Dr Susan Quinn is awarded the Rita and John Cornforth Award 2016 for Collaborative Research
UCD Chemist, Dr Susan Quinn has been recognised by the Royal Society of Chemistry for her work as part of an international research team investigating the relationship between the molecular origins of disease and the absorption of light energy by DNA.
The prestigious Rita and John Cornforth Award 2016 is shared jointly by Dr Quinn (UCD School of Chemistry), Prof Christine Cardin (University of Reading) and Prof John Kelly (Trinity College Dublin) for their leading collaborative research exploring ultrafast processes in DNA to understand the mechanisms of DNA damage. This is the first time a UCD chemist has received an award, in recognition of their research, from the Royal Society of Chemistry.
The team’s research looked at the earliest steps of DNA oxidation – a process that happens in half a billionth of a second when light energy first makes contact with DNA. The team’s recent findings have been published in Nature Chemistry; Angewandte Chemie; the Journal of American Chemical Society; Chemical Communications; and Chemical Science.
The work was made possible through access to the Central Laser Facility in the Rutherford Appleton Laboratory, UK and the Diamond Light Source, the UK’s national synchrotron facility. Dr Quinn has been a visitor to the Ultrafast Laser Facility in Rutherford Appleton for over ten years and during this time has built up considerable expertise in the study of the excited states of DNA.

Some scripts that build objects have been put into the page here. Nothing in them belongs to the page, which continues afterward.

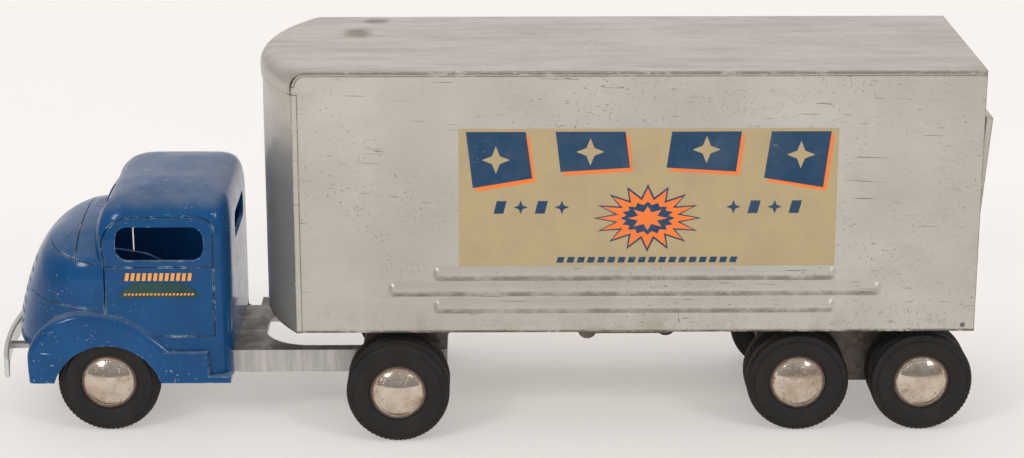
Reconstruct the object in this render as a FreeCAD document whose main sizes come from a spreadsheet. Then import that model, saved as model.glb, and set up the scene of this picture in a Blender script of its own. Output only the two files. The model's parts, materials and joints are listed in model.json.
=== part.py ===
import FreeCAD, Part
import math
import os
import Sketcher

# Toy articulated box-van truck, in millimetres.
# +X points to the rear, +Z up, and the object's left side faces -Y. The origin is on the floor,
# under the middle of the bounding box. Unless a comment says otherwise, stations along the truck
# are measured from the kingpin, which stands over the drive axle.

DIMENSIONS = (
    ("kingpin_x", -53.87),
    ("axle_height", 31.75),
    ("axle_radius", 2.5),
    ("run_clearance", 0.05),
    ("front_axle_x", -180.5),
    ("bogie_front_x", 248.3),
    ("bogie_rear_x", 325.3),
    ("front_face_y", 69.0),
    ("drive_face_y", 90.0),
    ("bogie_face_y", 73.3),
    ("tyre_radius", 31.75),
    ("tyre_width", 16.0),
    ("dual_pitch", 19.2),
    ("rim_radius", 17.0),
    ("hubcap_radius", 16.0),
    ("cap_rise", 1.8),
    ("sheet_gauge", 1.0),
    ("van_front", -62.0),
    ("van_rear", 354.7),
    ("van_half_width", 78.5),
    ("van_bottom", 68.0),
    ("van_top", 232.4),
    ("nose_bulge", 23.0),
    ("roof_roll", 9.0),
    ("roof_seam", 218.4),
    ("nose_flange", 3.5),
    ("flange_proud", 0.6),
    ("floor_bottom", 69.0),
    ("rib_height", 6.9),
    ("rib_proud", 1.2),
    ("hinge_x", 347.4),
    ("hinge_z", 72.0),
    ("hinge_pin_radius", 1.25),
    ("gate_height", 131.0),
    ("gate_angle", 4.4),
    ("header_face_x", 350.2),
    ("header_bottom", 205.0),
    ("latch_y", -60.0),
    ("latch_z", 212.5),
    ("stem_radius", 1.5),
    ("kingpin_radius", 4.0),
    ("coupler_bottom", 66.2),
    ("fifth_wheel_top", 66.0),
    ("rail_outer", 53.0),
    ("rail_inner", 44.0),
    ("rail_bottom", 33.6),
    ("frame_top", 48.0),
    ("frame_plate", 4.0),
    ("frame_seam", -41.0),
    ("cutout_rear", -23.0),
    ("bogie_half_width", 36.0),
    ("landing_x", 118.0),
    ("landing_z", 57.0),
    ("landing_length", 50.0),
    ("landing_pin_radius", 1.5),
    ("landing_wheel_radius", 6.5),
    ("cab_back", -103.0),
    ("cab_bottom", 33.0),
    ("cab_wall", 2.5),
    ("cab_half_width", 68.0),
    ("fender_face_y", 71.8),
    ("bumper_front", -252.0),
    ("bumper_bottom", 36.0),
    ("bumper_height", 12.0),
    ("bumper_half_length", 69.0),
    ("bumper_gauge", 3.6),
    ("bumper_sweep", 7.4),
)

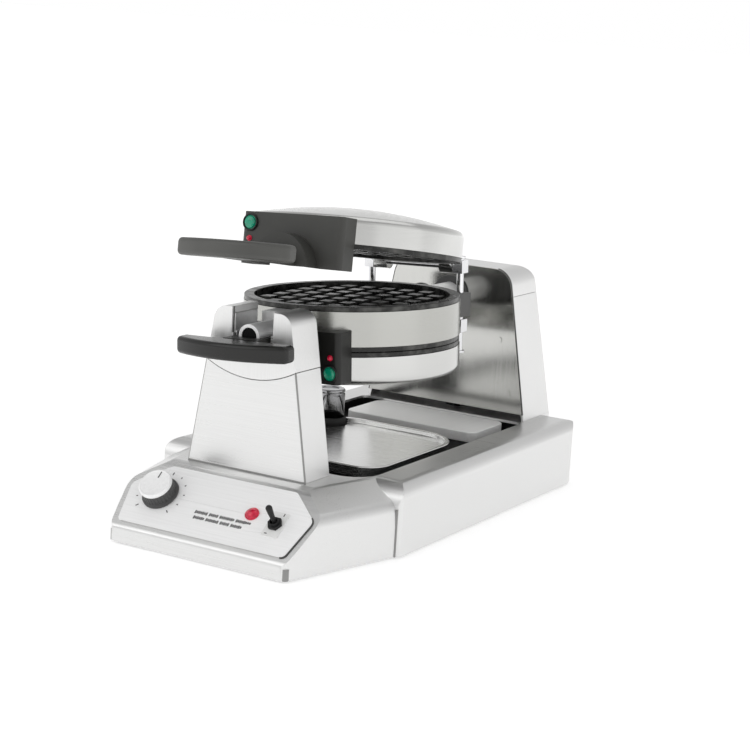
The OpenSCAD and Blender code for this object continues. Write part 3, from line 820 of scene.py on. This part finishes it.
# Width of the softened edge of every refined node, in millimetres.
REFINED = {
    "base_shell": 1.4, "front_tower_shell": 1.2, "front_tower_cap": 1.4, "rear_tower_shell": 1.4,
    "rear_tower_cap": 1.6, "rear_inner_plate": 0.5, "front_bearing": 0.3, "rear_bearing": 0.5,
    "tray_well": 0.8, "drip_tray": 1.2, "rear_drip_plate": 1.2, "pivot_neck": 1.2,
    "hinge_yoke": 1.2, "hinge_posts": 0.4, "lower_carrier": 0.6, "upper_carrier": 0.6,
    "control_panel": 0.25, "switch_housing": 0.3, "switch_bushing": 0.3, "switch_lever": 0, "mid_band": 0.7,
    "mid_grid_top": 0.7, "mid_grid_bottom": 0.7, "upper_grid": 0.7, "lower_grid": 0.7,
    "upper_cover": 0.8, "lower_cover": 0.8, "upper_housing": 1.6, "lower_housing": 1.6,
    "upper_arm": 1.0, "lower_arm": 1.0, "upper_handle": 4.0, "lower_handle": 4.0,
    "power_lamp": 0.3, "upper_green_lamp": 0.8, "lower_green_lamp": 0.8,
    "upper_red_lamp": 0.4, "lower_red_lamp": 0.4, "rear_shaft": 0.4, "mains_gland": 0.4,
    "rubber_feet": 0.6,
}


def plain_nodes():
    """Every node without a piece of its own keeps its mesh and gets its slot's material."""
    made_anew = {"control_knob", "tray_post", *REFINED}
    for node, piece in NODES.items():
        if node not in made_anew:
            piece.data.materials.clear()
            piece.data.materials.append(MATERIALS[SLOTS[node]])


# ---------------------------------------------------------------- studio

def floor():
    """Plain white floor that grows lighter far away, where the lamps do not reach."""
    near, far, near_glow, far_glow = 1.0, 4.0, 0.4, 0.8
    bpy.ops.mesh.primitive_plane_add(size=40, location=(0, 0, 0))
    ground = bpy.context.object
    ground.name = "floor"
    made, tree, shader = shader_of("floor")
    colour = tint(tree, noise(tree, 1.5), (0.95, 0.95, 0.95), (0.97, 0.97, 0.97))
    tree.links.new(colour, shader.inputs["Base Color"])
    tree.links.new(colour, shader.inputs["Emission Color"])
    place = tree.nodes.new("ShaderNodeTexCoord")
    reach = tree.nodes.new("ShaderNodeVectorMath")
    reach.operation = "LENGTH"
    tree.links.new(place.outputs["Object"], reach.inputs[0])
    glow = spread(tree, reach.outputs["Value"], near_glow, far_glow, near, far)
    tree.links.new(glow, shader.inputs["Emission Strength"])
    shader.inputs["Roughness"].default_value = 0.9
    shader.inputs["Specular IOR Level"].default_value = 0.1
    ground.data.materials.append(made)


def sky():
    """White round the horizon and dimmer overhead, so that upward curves read as grey."""
    world = bpy.data.worlds.new("sky")
    scene.world = world
    world.use_nodes = True
    tree = world.node_tree
    place = tree.nodes.new("ShaderNodeTexCoord")
    split = tree.nodes.new("ShaderNodeSeparateXYZ")
    ramp = tree.nodes.new("ShaderNodeValToRGB")
    stops = ramp.color_ramp.elements
    stops[0].position = 0.04
    stops[0].color = (1, 1, 1, 1)
    stops[1].position = 0.8
    stops[1].color = (0.46, 0.46, 0.46, 1)
    middle = stops.new(0.16)
    middle.color = (0.85, 0.85, 0.85, 1)
    tree.links.new(place.outputs["Generated"], split.inputs["Vector"])
    tree.links.new(split.outputs["Z"], ramp.inputs["Fac"])
    tree.links.new(ramp.outputs["Color"], tree.nodes["Background"].inputs["Color"])
    tree.nodes["Background"].inputs["Strength"].default_value = 1.0


def area_lamp(name, place, size, power):
    """A square lamp, in metres and watts, that points at the cooking body."""
    aim = Vector((0, 0, 0.12))
    light = bpy.data.lights.new(name, "AREA")
    light.shape = "RECTANGLE"
    light.size = size
    light.size_y = size
    light.energy = power
    holder = bpy.data.objects.new(name, light)
    scene.collection.objects.link(holder)
    holder.location = place
    holder.rotation_euler = (aim - Vector(place)).to_track_quat("-Z", "Y").to_euler()


def camera():
    """Long lens from the front right, a little above, with the slight roll of the picture."""
    azimuth, elevation, roll = map(math.radians, (30.7, 12.3, 3.3))
    target, distance = Vector((0, 0, 0.1)), 1.851
    level = math.cos(elevation)
    back = Vector((math.sin(azimuth) * level, -math.cos(azimuth) * level, math.sin(elevation)))
    data = bpy.data.cameras.new("camera")
    data.lens = 91.4
    data.sensor_width = 36
    data.shift_x = 0.030
    data.shift_y = 0.041
    data.clip_end = 60
    holder = bpy.data.objects.new("camera", data)
    scene.collection.objects.link(holder)
    holder.location = target + back * distance
    look = (-back).to_track_quat("-Z", "Y").to_matrix()
    holder.rotation_euler = (look @ Matrix.Rotation(roll, 3, "Z")).to_euler()
    scene.camera = holder


# ---------------------------------------------------------------- all of it

for refined_node, edge_width in REFINED.items():
    refined(refined_node, edge_width)
plain_nodes()
control_knob()
dial_marks()
printed_dashes()
panel_seam()
lip_corner_shade()
step_creases()
tower_foot_shadow()
neck_bore_shade()
switch_marks()
for lamp, has_bezel in (("green_lamp", True), ("red_lamp", False)):
    for lid in ("upper_", "lower_"):
        signal_lamp(lid + lamp, has_bezel)
front_tower_seams()
rear_tower_gap()
saddle_recess_shade()
tray_post()
floor()
sky()
area_lamp("key", (-0.9, -1.5, 1.6), 1.6, 8)
area_lamp("side", (1.9, -0.4, 0.9), 2.0, 2.5)
area_lamp("top", (0.2, 0.4, 2.0), 1.6, 5)
scene.view_settings.view_transform = "Standard"
camera()
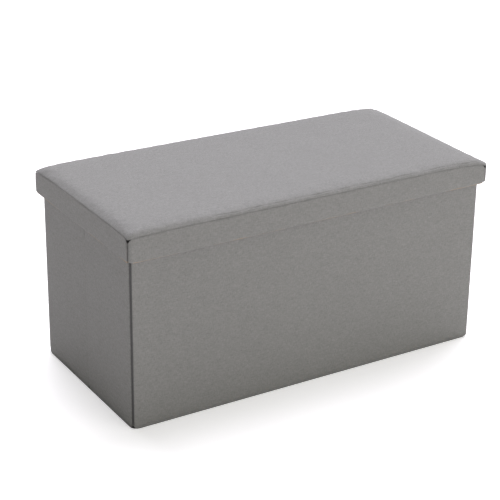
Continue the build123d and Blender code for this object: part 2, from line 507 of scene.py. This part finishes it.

Dr Quinn said: “This award is a result of years of close collaboration between colleagues in UCD, the University of Reading, Trinity College Dublin and workers at the Rutherford labs and is a testament to how collaborative scientific research at an international level can achieve breakthrough results. We have succeeded in shedding new light on the factors that determine the effectiveness of metal complexes as DNA photo-probes and as sensitisers for light-induced damage to DNA.”
“Understanding the photo-processes that are involved in DNA damage is particularly difficult, especially for reactions in solution where DNA can have lots of different arrangements. We have worked to overcome this by studying small sequences of DNA in crystals where the location of bound molecules is known precisely and comparing them to solution studies. This has allowed us to follow the motion of electrons right at the very beginning of DNA damage – an achievement that has exciting implications for future research into how certain forms of light can cause cancer but can also be used to treat it.”